---------- Supplied data ----------
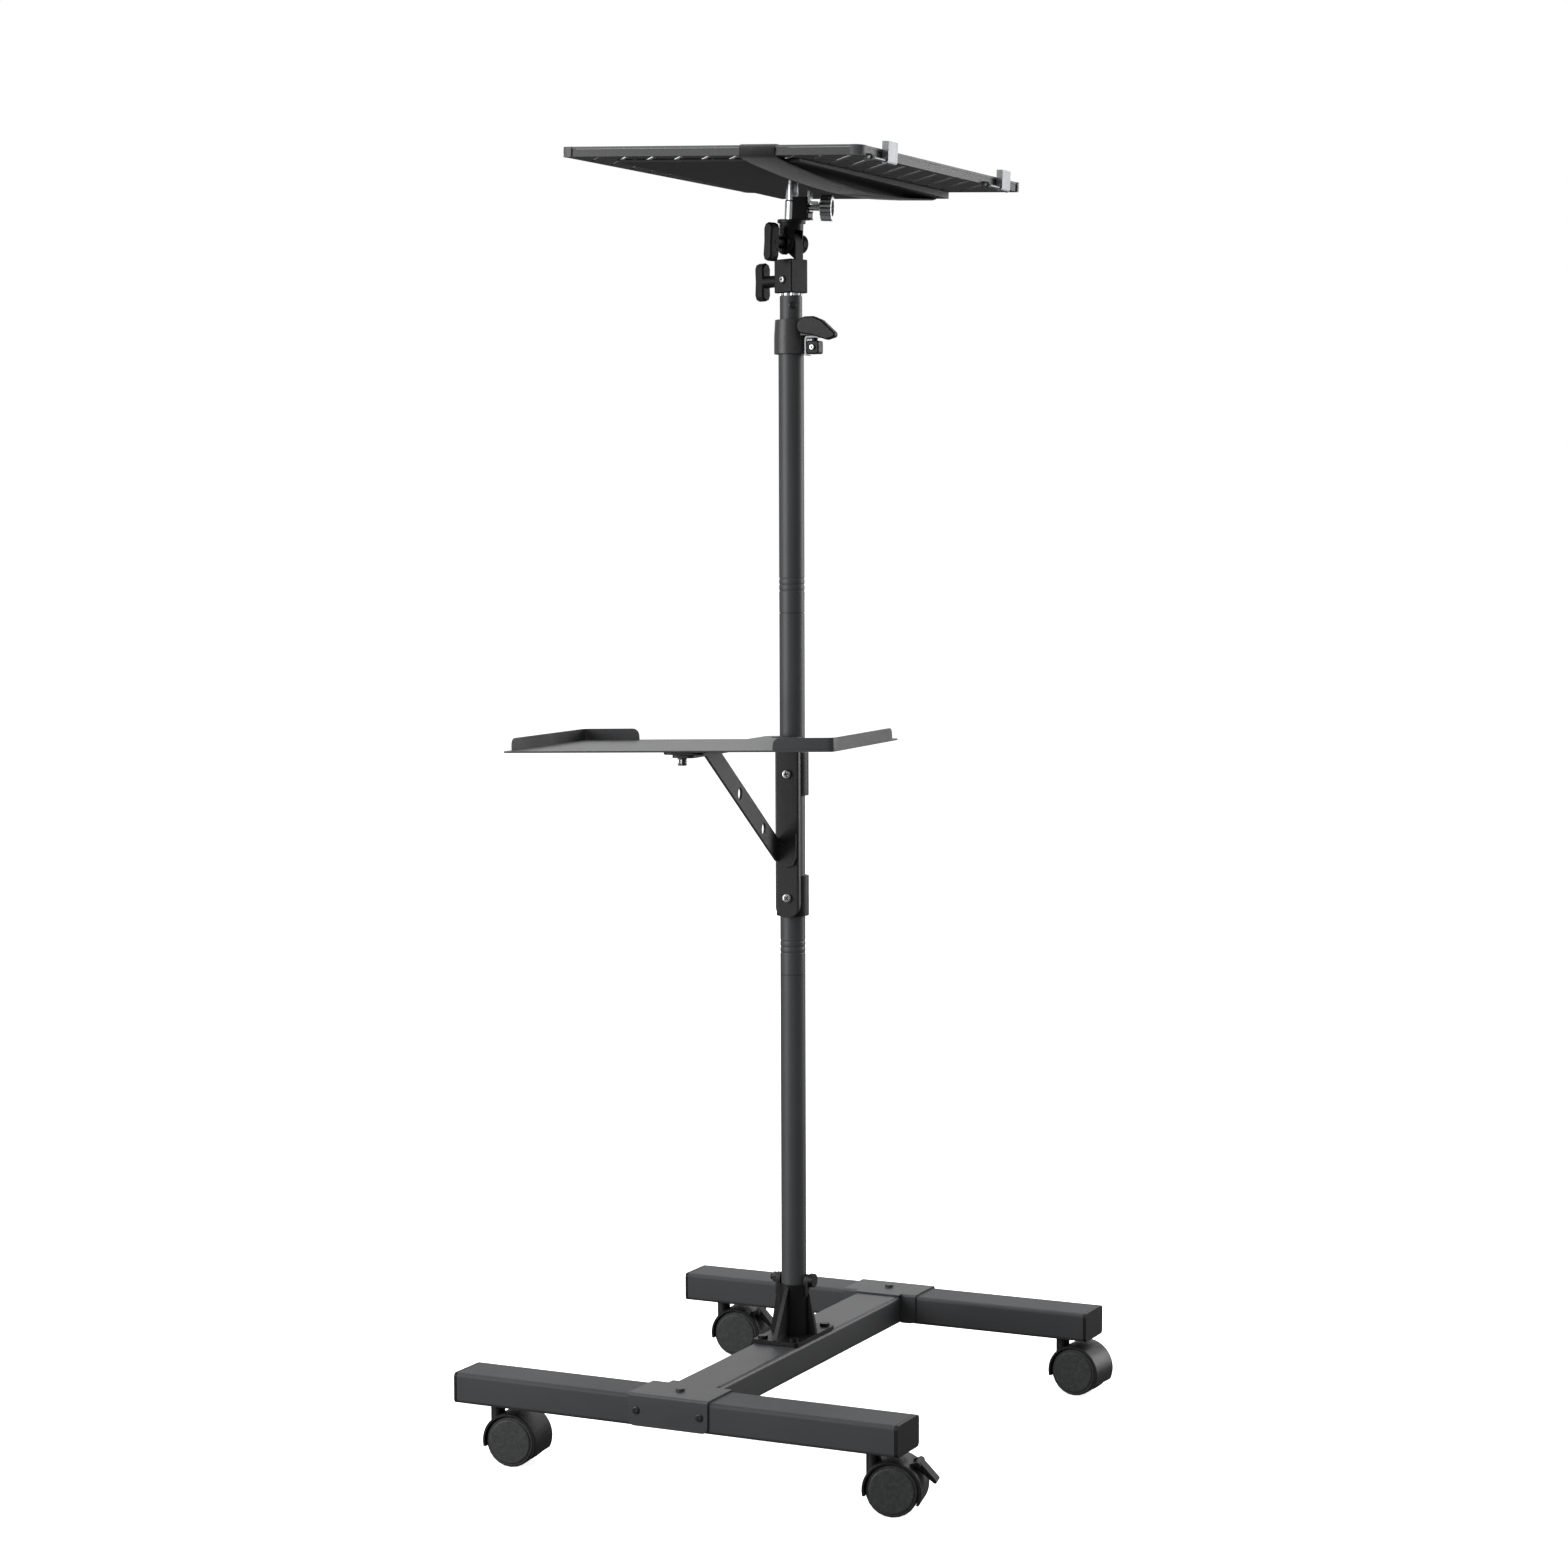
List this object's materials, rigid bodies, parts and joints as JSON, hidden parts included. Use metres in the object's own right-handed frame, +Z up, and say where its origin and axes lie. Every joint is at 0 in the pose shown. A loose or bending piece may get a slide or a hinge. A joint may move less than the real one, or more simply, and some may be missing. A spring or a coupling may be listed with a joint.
{
  "type": "audio visual cart",
  "caption": "Rolling equipment cart with an H-shaped base on casters, a telescoping column, a bracketed lower shelf and a slotted tray with a strap on a swivelling tilt head.",
  "frame": {"origin": "on the floor under the middle of the cart's outer box, with the tray tilted as pictured", "axes": "+Z up, +X along the cross bars towards the clamp lever, -Y towards the end that the shelf overhangs"},
  "size_m": [0.4958, 0.6054, 1.2736],
  "materials": {
    "powder_coat": "satin",
    "tube_coat": "satin",
    "black_plastic": "fine grain",
    "wheel_plastic": "smooth",
    "bright_steel": "bright plated",
    "rubber": "matt",
    "webbing": "woven"
  },
  "bodies": {
    "base": {"front_bar": "powder_coat", "rear_bar": "powder_coat", "spine_tube": "powder_coat", "front_saddle": "powder_coat", "rear_saddle": "powder_coat", "front_left_end_cap": "black_plastic", "front_right_end_cap": "black_plastic", "rear_left_end_cap": "black_plastic", "rear_right_end_cap": "black_plastic", "front_left_stem": "bright_steel", "front_right_stem": "bright_steel", "rear_left_stem": "bright_steel", "rear_right_stem": "bright_steel", "column_socket": "black_plastic", "socket_bolt": "black_plastic", "socket_nut": "bright_steel", "lower_tube": "tube_coat", "middle_tube": "tube_coat", "upper_tube": "tube_coat", "collar_clamp": "black_plastic", "clamp_plate": "bright_steel", "clamp_block": "black_plastic", "post_channel": "powder_coat", "upper_ring_clamp": "black_plastic", "lower_ring_clamp": "black_plastic", "shelf_arm": "powder_coat", "shelf_brace": "powder_coat", "shelf_tray": "powder_coat"},
    "front_left_caster": {"front_left_hood": "black_plastic"},
    "front_left_wheel_pair": {"front_left_wheels": "wheel_plastic"},
    "front_right_caster": {"front_right_hood": "black_plastic"},
    "front_right_wheel_pair": {"front_right_wheels": "wheel_plastic"},
    "front_right_pedal": {"front_right_brake_pedal": "black_plastic"},
    "rear_left_caster": {"rear_left_hood": "black_plastic"},
    "rear_left_wheel_pair": {"rear_left_wheels": "wheel_plastic"},
    "rear_left_pedal": {"rear_left_brake_pedal": "black_plastic"},
    "rear_right_caster": {"rear_right_hood": "black_plastic"},
    "rear_right_wheel_pair": {"rear_right_wheels": "wheel_plastic"},
    "clamp_lever": {"wing_lever": "black_plastic"},
    "mast": {"mast_tube": "tube_coat", "mast_stud": "bright_steel", "swivel_washer": "bright_steel"},
    "head": {"head_block": "black_plastic"},
    "head_lock": {"head_lock_knob": "black_plastic"},
    "tilt_head": {"tilt_yoke": "black_plastic", "pivot_bolt": "bright_steel", "post_jaw": "black_plastic", "knob_hook": "bright_steel", "jaw_nut": "bright_steel"},
    "tilt_lock": {"tilt_knob": "black_plastic"},
    "jaw_screw": {"fluted_knob": "bright_steel"},
    "tray": {"tray_post": "bright_steel", "tray_sheet": "powder_coat", "tray_edging": "rubber", "tray_pan": "powder_coat", "tray_nut": "bright_steel", "strap": "webbing"},
    "front_stop": {"front_edge_stop": "bright_steel"},
    "rear_stop": {"rear_edge_stop": "bright_steel"}
  },
  "joints": [
    {"name": "front_left_swivel", "type": "hinge", "parent": "base", "child": "front_left_caster", "pos_m": [-0.21289, -0.21285, 0.059], "axis": [0, 0, 1], "continuous": true},
    {"name": "front_left_roll", "type": "hinge", "parent": "front_left_caster", "child": "front_left_wheel_pair", "pos_m": [-0.1925, -0.21071, 0.025], "axis": [-0.1045, 0.9945, 0], "continuous": true},
    {"name": "front_right_swivel", "type": "hinge", "parent": "base", "child": "front_right_caster", "pos_m": [0.18711, -0.21285, 0.059], "axis": [0, 0, 1], "continuous": true},
    {"name": "front_right_roll", "type": "hinge", "parent": "front_right_caster", "child": "front_right_wheel_pair", "pos_m": [0.20712, -0.20841, 0.025], "axis": [-0.2164, 0.9763, 0], "continuous": true},
    {"name": "front_right_brake", "type": "hinge", "parent": "front_right_caster", "child": "front_right_pedal", "pos_m": [0.22876, -0.20362, 0.04795], "axis": [-0.2164, 0.9763, 0], "range_deg": [0, 15]},
    {"name": "rear_left_swivel", "type": "hinge", "parent": "base", "child": "rear_left_caster", "pos_m": [-0.21289, 0.27515, 0.059], "axis": [0, 0, 1], "continuous": true},
    {"name": "rear_left_roll", "type": "hinge", "parent": "rear_left_caster", "child": "rear_left_wheel_pair", "pos_m": [-0.19254, 0.27765, 0.025], "axis": [-0.1219, 0.9925, 0], "continuous": true},
    {"name": "rear_left_brake", "type": "hinge", "parent": "rear_left_caster", "child": "rear_left_pedal", "pos_m": [-0.17055, 0.28035, 0.04795], "axis": [-0.1219, 0.9925, 0], "range_deg": [0, 15]},
    {"name": "rear_right_swivel", "type": "hinge", "parent": "base", "child": "rear_right_caster", "pos_m": [0.18711, 0.27515, 0.059], "axis": [0, 0, 1], "continuous": true},
    {"name": "rear_right_roll", "type": "hinge", "parent": "rear_right_caster", "child": "rear_right_wheel_pair", "pos_m": [0.20756, 0.27372, 0.025], "axis": [0.0698, 0.9976, 0], "continuous": true},
    {"name": "clamp_lever_turn", "type": "hinge", "parent": "base", "child": "clamp_lever", "pos_m": [0.01011, 0.03665, 1.1045], "axis": [0, -1, 0], "range_deg": [0, 50]},
    {"name": "mast_slide", "type": "slide", "parent": "base", "child": "mast", "axis": [0, 0, 1], "range_m": [0, 0.18]},
    {"name": "head_swivel", "type": "hinge", "parent": "mast", "child": "head", "pos_m": [-0.01289, 0.03665, 1.187], "axis": [0, 0, 1], "continuous": true},
    {"name": "head_lock_turn", "type": "hinge", "parent": "head", "child": "head_lock", "pos_m": [-0.01289, 0.03665, 1.151], "axis": [-0.9426, 0.3338, 0], "continuous": true},
    {"name": "head_tilt", "type": "hinge", "parent": "head", "child": "tilt_head", "pos_m": [-0.01289, 0.03665, 1.187], "axis": [0.3338, 0.9426, 0], "range_deg": [-60, 60]},
    {"name": "tilt_lock_turn", "type": "hinge", "parent": "tilt_head", "child": "tilt_lock", "pos_m": [-0.01289, 0.03665, 1.187], "axis": [-0.3338, -0.9426, 0], "continuous": true},
    {"name": "jaw_screw_turn", "type": "hinge", "parent": "tilt_head", "child": "jaw_screw", "pos_m": [-0.01126, 0.03607, 1.22236], "axis": [0.965, 0.2591, -0.0403], "continuous": true},
    {"name": "tray_rotation", "type": "hinge", "parent": "tilt_head", "child": "tray", "pos_m": [-0.01289, 0.03665, 1.187], "axis": [0.046, -0.0163, 0.9988], "continuous": true},
    {"name": "front_stop_turn", "type": "hinge", "parent": "tray", "child": "front_stop", "pos_m": [0.15422, 0.04251, 1.24527], "axis": [-0.024, 0.9996, 0.0174], "range_deg": [0, 180]},
    {"name": "rear_stop_turn", "type": "hinge", "parent": "tray", "child": "rear_stop", "pos_m": [0.15422, 0.04251, 1.24527], "axis": [-0.024, 0.9996, 0.0174], "range_deg": [0, 180]}
  ]
}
----------
#### Written task
Output all of the material exactly as written.

#### Answer for the task
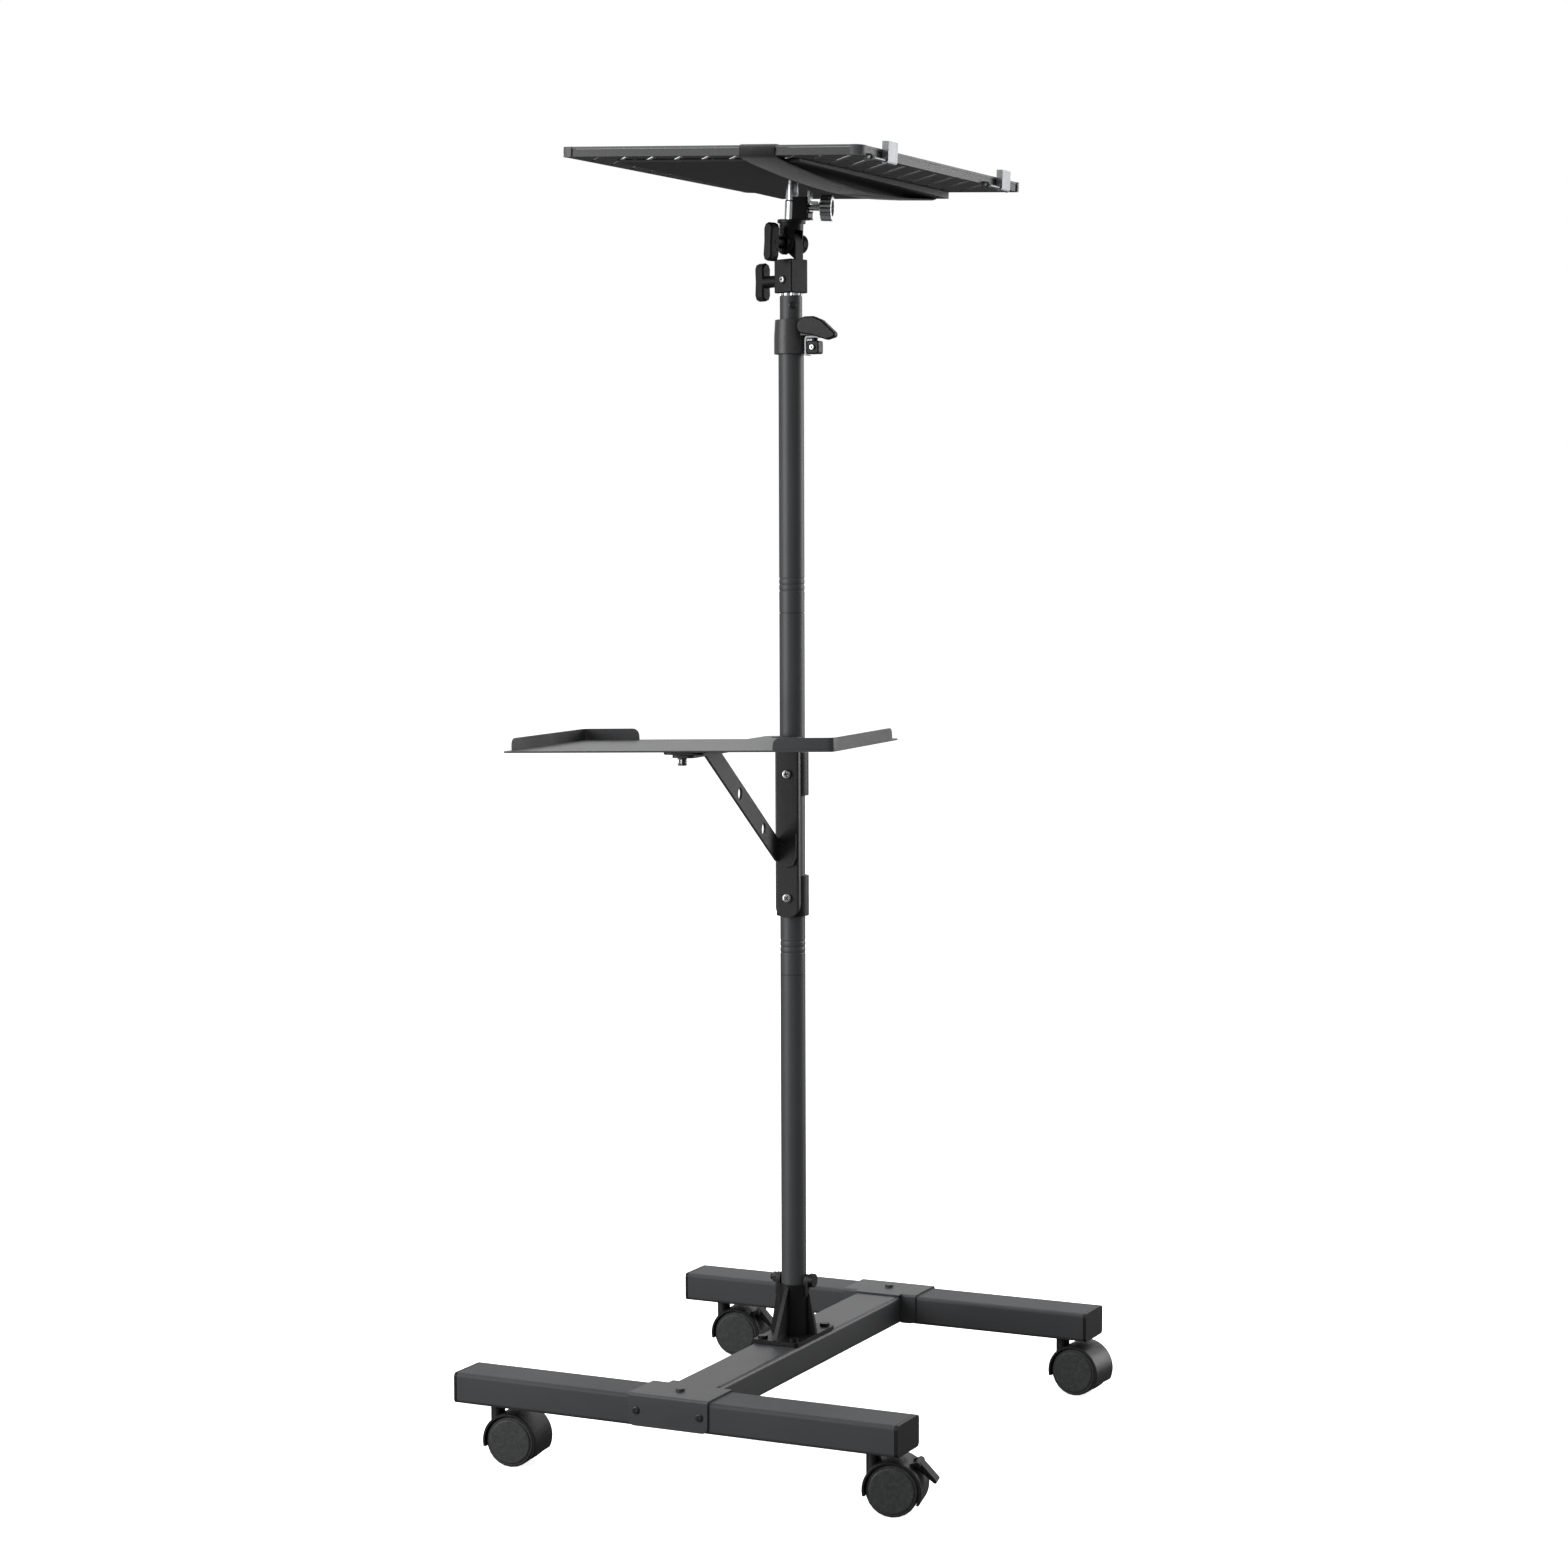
List this object's materials, rigid bodies, parts and joints as JSON, hidden parts included. Use metres in the object's own right-handed frame, +Z up, and say where its origin and axes lie. Every joint is at 0 in the pose shown. A loose or bending piece may get a slide or a hinge. A joint may move less than the real one, or more simply, and some may be missing. A spring or a coupling may be listed with a joint.
{
  "type": "audio visual cart",
  "caption": "Rolling equipment cart with an H-shaped base on casters, a telescoping column, a bracketed lower shelf and a slotted tray with a strap on a swivelling tilt head.",
  "frame": {"origin": "on the floor under the middle of the cart's outer box, with the tray tilted as pictured", "axes": "+Z up, +X along the cross bars towards the clamp lever, -Y towards the end that the shelf overhangs"},
  "size_m": [0.4958, 0.6054, 1.2736],
  "materials": {
    "powder_coat": "satin",
    "tube_coat": "satin",
    "black_plastic": "fine grain",
    "wheel_plastic": "smooth",
    "bright_steel": "bright plated",
    "rubber": "matt",
    "webbing": "woven"
  },
  "bodies": {
    "base": {"front_bar": "powder_coat", "rear_bar": "powder_coat", "spine_tube": "powder_coat", "front_saddle": "powder_coat", "rear_saddle": "powder_coat", "front_left_end_cap": "black_plastic", "front_right_end_cap": "black_plastic", "rear_left_end_cap": "black_plastic", "rear_right_end_cap": "black_plastic", "front_left_stem": "bright_steel", "front_right_stem": "bright_steel", "rear_left_stem": "bright_steel", "rear_right_stem": "bright_steel", "column_socket": "black_plastic", "socket_bolt": "black_plastic", "socket_nut": "bright_steel", "lower_tube": "tube_coat", "middle_tube": "tube_coat", "upper_tube": "tube_coat", "collar_clamp": "black_plastic", "clamp_plate": "bright_steel", "clamp_block": "black_plastic", "post_channel": "powder_coat", "upper_ring_clamp": "black_plastic", "lower_ring_clamp": "black_plastic", "shelf_arm": "powder_coat", "shelf_brace": "powder_coat", "shelf_tray": "powder_coat"},
    "front_left_caster": {"front_left_hood": "black_plastic"},
    "front_left_wheel_pair": {"front_left_wheels": "wheel_plastic"},
    "front_right_caster": {"front_right_hood": "black_plastic"},
    "front_right_wheel_pair": {"front_right_wheels": "wheel_plastic"},
    "front_right_pedal": {"front_right_brake_pedal": "black_plastic"},
    "rear_left_caster": {"rear_left_hood": "black_plastic"},
    "rear_left_wheel_pair": {"rear_left_wheels": "wheel_plastic"},
    "rear_left_pedal": {"rear_left_brake_pedal": "black_plastic"},
    "rear_right_caster": {"rear_right_hood": "black_plastic"},
    "rear_right_wheel_pair": {"rear_right_wheels": "wheel_plastic"},
    "clamp_lever": {"wing_lever": "black_plastic"},
    "mast": {"mast_tube": "tube_coat", "mast_stud": "bright_steel", "swivel_washer": "bright_steel"},
    "head": {"head_block": "black_plastic"},
    "head_lock": {"head_lock_knob": "black_plastic"},
    "tilt_head": {"tilt_yoke": "black_plastic", "pivot_bolt": "bright_steel", "post_jaw": "black_plastic", "knob_hook": "bright_steel", "jaw_nut": "bright_steel"},
    "tilt_lock": {"tilt_knob": "black_plastic"},
    "jaw_screw": {"fluted_knob": "bright_steel"},
    "tray": {"tray_post": "bright_steel", "tray_sheet": "powder_coat", "tray_edging": "rubber", "tray_pan": "powder_coat", "tray_nut": "bright_steel", "strap": "webbing"},
    "front_stop": {"front_edge_stop": "bright_steel"},
    "rear_stop": {"rear_edge_stop": "bright_steel"}
  },
  "joints": [
    {"name": "front_left_swivel", "type": "hinge", "parent": "base", "child": "front_left_caster", "pos_m": [-0.21289, -0.21285, 0.059], "axis": [0, 0, 1], "continuous": true},
    {"name": "front_left_roll", "type": "hinge", "parent": "front_left_caster", "child": "front_left_wheel_pair", "pos_m": [-0.1925, -0.21071, 0.025], "axis": [-0.1045, 0.9945, 0], "continuous": true},
    {"name": "front_right_swivel", "type": "hinge", "parent": "base", "child": "front_right_caster", "pos_m": [0.18711, -0.21285, 0.059], "axis": [0, 0, 1], "continuous": true},
    {"name": "front_right_roll", "type": "hinge", "parent": "front_right_caster", "child": "front_right_wheel_pair", "pos_m": [0.20712, -0.20841, 0.025], "axis": [-0.2164, 0.9763, 0], "continuous": true},
    {"name": "front_right_brake", "type": "hinge", "parent": "front_right_caster", "child": "front_right_pedal", "pos_m": [0.22876, -0.20362, 0.04795], "axis": [-0.2164, 0.9763, 0], "range_deg": [0, 15]},
    {"name": "rear_left_swivel", "type": "hinge", "parent": "base", "child": "rear_left_caster", "pos_m": [-0.21289, 0.27515, 0.059], "axis": [0, 0, 1], "continuous": true},
    {"name": "rear_left_roll", "type": "hinge", "parent": "rear_left_caster", "child": "rear_left_wheel_pair", "pos_m": [-0.19254, 0.27765, 0.025], "axis": [-0.1219, 0.9925, 0], "continuous": true},
    {"name": "rear_left_brake", "type": "hinge", "parent": "rear_left_caster", "child": "rear_left_pedal", "pos_m": [-0.17055, 0.28035, 0.04795], "axis": [-0.1219, 0.9925, 0], "range_deg": [0, 15]},
    {"name": "rear_right_swivel", "type": "hinge", "parent": "base", "child": "rear_right_caster", "pos_m": [0.18711, 0.27515, 0.059], "axis": [0, 0, 1], "continuous": true},
    {"name": "rear_right_roll", "type": "hinge", "parent": "rear_right_caster", "child": "rear_right_wheel_pair", "pos_m": [0.20756, 0.27372, 0.025], "axis": [0.0698, 0.9976, 0], "continuous": true},
    {"name": "clamp_lever_turn", "type": "hinge", "parent": "base", "child": "clamp_lever", "pos_m": [0.01011, 0.03665, 1.1045], "axis": [0, -1, 0], "range_deg": [0, 50]},
    {"name": "mast_slide", "type": "slide", "parent": "base", "child": "mast", "axis": [0, 0, 1], "range_m": [0, 0.18]},
    {"name": "head_swivel", "type": "hinge", "parent": "mast", "child": "head", "pos_m": [-0.01289, 0.03665, 1.187], "axis": [0, 0, 1], "continuous": true},
    {"name": "head_lock_turn", "type": "hinge", "parent": "head", "child": "head_lock", "pos_m": [-0.01289, 0.03665, 1.151], "axis": [-0.9426, 0.3338, 0], "continuous": true},
    {"name": "head_tilt", "type": "hinge", "parent": "head", "child": "tilt_head", "pos_m": [-0.01289, 0.03665, 1.187], "axis": [0.3338, 0.9426, 0], "range_deg": [-60, 60]},
    {"name": "tilt_lock_turn", "type": "hinge", "parent": "tilt_head", "child": "tilt_lock", "pos_m": [-0.01289, 0.03665, 1.187], "axis": [-0.3338, -0.9426, 0], "continuous": true},
    {"name": "jaw_screw_turn", "type": "hinge", "parent": "tilt_head", "child": "jaw_screw", "pos_m": [-0.01126, 0.03607, 1.22236], "axis": [0.965, 0.2591, -0.0403], "continuous": true},
    {"name": "tray_rotation", "type": "hinge", "parent": "tilt_head", "child": "tray", "pos_m": [-0.01289, 0.03665, 1.187], "axis": [0.046, -0.0163, 0.9988], "continuous": true},
    {"name": "front_stop_turn", "type": "hinge", "parent": "tray", "child": "front_stop", "pos_m": [0.15422, 0.04251, 1.24527], "axis": [-0.024, 0.9996, 0.0174], "range_deg": [0, 180]},
    {"name": "rear_stop_turn", "type": "hinge", "parent": "tray", "child": "rear_stop", "pos_m": [0.15422, 0.04251, 1.24527], "axis": [-0.024, 0.9996, 0.0174], "range_deg": [0, 180]}
  ]
}